To do →
Would you output the whole listing below, exactly as it reads?
::::::::
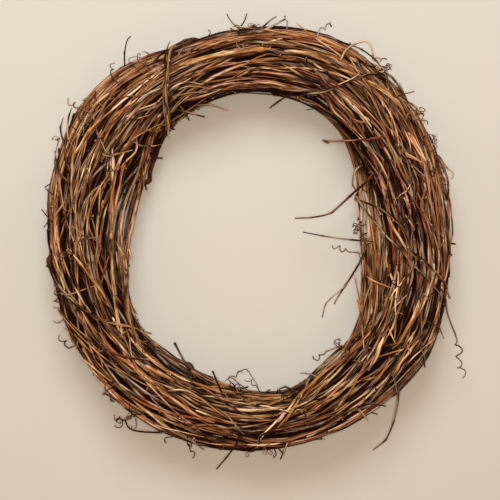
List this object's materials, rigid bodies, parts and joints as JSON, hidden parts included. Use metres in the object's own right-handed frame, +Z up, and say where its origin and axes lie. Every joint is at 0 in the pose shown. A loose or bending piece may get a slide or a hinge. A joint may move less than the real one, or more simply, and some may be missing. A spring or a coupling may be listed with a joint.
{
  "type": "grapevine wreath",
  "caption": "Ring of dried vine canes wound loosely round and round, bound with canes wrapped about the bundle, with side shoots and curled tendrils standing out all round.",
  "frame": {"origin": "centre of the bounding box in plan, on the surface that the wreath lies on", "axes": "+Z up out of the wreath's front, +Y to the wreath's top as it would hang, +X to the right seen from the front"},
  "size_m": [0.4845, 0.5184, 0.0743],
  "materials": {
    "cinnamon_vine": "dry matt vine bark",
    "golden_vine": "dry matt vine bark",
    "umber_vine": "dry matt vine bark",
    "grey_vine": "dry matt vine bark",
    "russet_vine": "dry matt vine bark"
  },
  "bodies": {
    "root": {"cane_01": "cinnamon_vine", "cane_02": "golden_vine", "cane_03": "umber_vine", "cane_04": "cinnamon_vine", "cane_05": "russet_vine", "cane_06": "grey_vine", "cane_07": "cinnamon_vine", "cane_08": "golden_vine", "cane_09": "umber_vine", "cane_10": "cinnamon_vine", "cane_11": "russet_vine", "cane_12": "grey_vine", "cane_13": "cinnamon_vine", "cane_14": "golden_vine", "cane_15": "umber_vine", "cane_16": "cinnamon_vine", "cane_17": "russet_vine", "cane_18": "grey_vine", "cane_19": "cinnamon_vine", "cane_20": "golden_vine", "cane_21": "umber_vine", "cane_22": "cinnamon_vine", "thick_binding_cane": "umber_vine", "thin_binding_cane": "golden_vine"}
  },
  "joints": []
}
::::::::
Full solution →
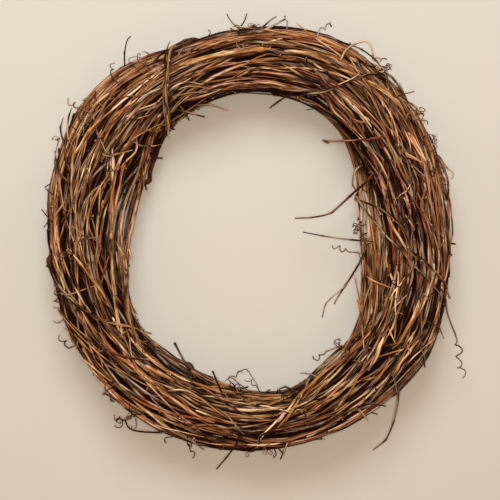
List this object's materials, rigid bodies, parts and joints as JSON, hidden parts included. Use metres in the object's own right-handed frame, +Z up, and say where its origin and axes lie. Every joint is at 0 in the pose shown. A loose or bending piece may get a slide or a hinge. A joint may move less than the real one, or more simply, and some may be missing. A spring or a coupling may be listed with a joint.
{
  "type": "grapevine wreath",
  "caption": "Ring of dried vine canes wound loosely round and round, bound with canes wrapped about the bundle, with side shoots and curled tendrils standing out all round.",
  "frame": {"origin": "centre of the bounding box in plan, on the surface that the wreath lies on", "axes": "+Z up out of the wreath's front, +Y to the wreath's top as it would hang, +X to the right seen from the front"},
  "size_m": [0.4845, 0.5184, 0.0743],
  "materials": {
    "cinnamon_vine": "dry matt vine bark",
    "golden_vine": "dry matt vine bark",
    "umber_vine": "dry matt vine bark",
    "grey_vine": "dry matt vine bark",
    "russet_vine": "dry matt vine bark"
  },
  "bodies": {
    "root": {"cane_01": "cinnamon_vine", "cane_02": "golden_vine", "cane_03": "umber_vine", "cane_04": "cinnamon_vine", "cane_05": "russet_vine", "cane_06": "grey_vine", "cane_07": "cinnamon_vine", "cane_08": "golden_vine", "cane_09": "umber_vine", "cane_10": "cinnamon_vine", "cane_11": "russet_vine", "cane_12": "grey_vine", "cane_13": "cinnamon_vine", "cane_14": "golden_vine", "cane_15": "umber_vine", "cane_16": "cinnamon_vine", "cane_17": "russet_vine", "cane_18": "grey_vine", "cane_19": "cinnamon_vine", "cane_20": "golden_vine", "cane_21": "umber_vine", "cane_22": "cinnamon_vine", "thick_binding_cane": "umber_vine", "thin_binding_cane": "golden_vine"}
  },
  "joints": []
}